Margaret se volvió al oír su voz y se puso en pie de un salto, sonrojándose inconvenientemente.
– Rog…
– No te levantes, Margaret, no sabía que estarías tan entretenida.
Aparte de una breve ojeada a Margaret, toda su atención estaba concentrada en Kincaid.
Al tiempo que le devolvía la mirada escrutadora con interés y una antipatía inmediata, Kincaid vio a un hombre esbelto de media estatura, que no llegaba a los treinta años, con unos tejanos de marca y una cara camisa de algodón remangada y abierta por el pecho. Tenía el cabello rojizo claro y recogido en una cola de caballo, y sus rasgos parecían esculpidos.

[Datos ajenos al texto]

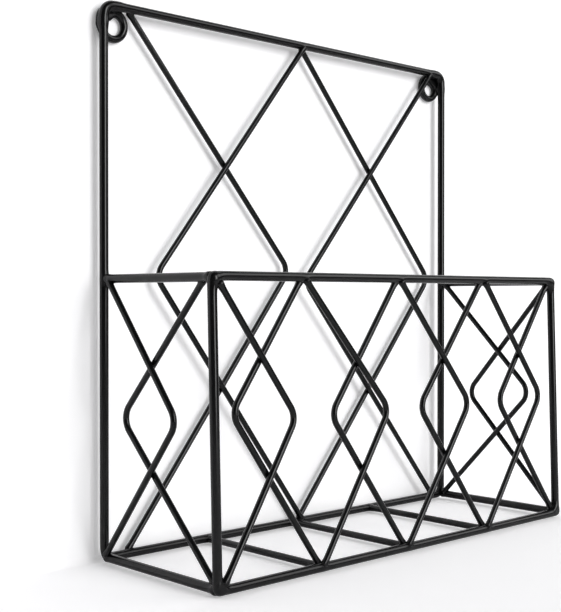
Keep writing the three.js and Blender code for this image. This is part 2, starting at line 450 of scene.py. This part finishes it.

Kincaid pensó con sarcasmo que era arrolladoramente atractivo.
Margaret se quedó rígida, de pie, aferrada al respaldo de su silla, y cuando habló lo hizo con voz aguda e incontrolada.
– Roger, ¿dónde estabas? Te he esperado…
– ¿Por qué tanto pánico, Meg? -Roger no se movió de su postura desenfadada en medio de la habitación, y no hizo ningún esfuerzo por tocar o consolar a Margaret-. ¿No crees que deberías presentarnos?
Kincaid tomó la iniciativa antes de que Margaret pudiera soltar cualquier cosa.
– Yo me llamo Kincaid. -Se puso de pie y tendió la mano a Roger, quien se la dio con poco entusiasmo-. Soy un vecino de la amiga de Margaret, Jasmine Dent.
– Jasmine ha muerto, Rog. Murió el jueves por la noche. No te encontré por ningún lado.
Margaret temblaba visiblemente.
Roger arqueó las cejas.
– ¿Es eso? ¿Has venido a decírselo a Margaret?
– He venido a ver cómo estaba -dijo Kincaid suavemente mientras se apoyaba en el borde de la mesa y doblaba los brazos.
– Qué amable. -El acento de escuela privada de Roger expresaba también sarcasmo-. Pobre Meg.
Por primera vez, dio un paso hacia ella, extendió el brazo y tiró de su rígido cuerpo hacia él en un breve abrazo. Luego la hizo girar hacia Kincaid de nuevo y le puso una mano suave en la nuca.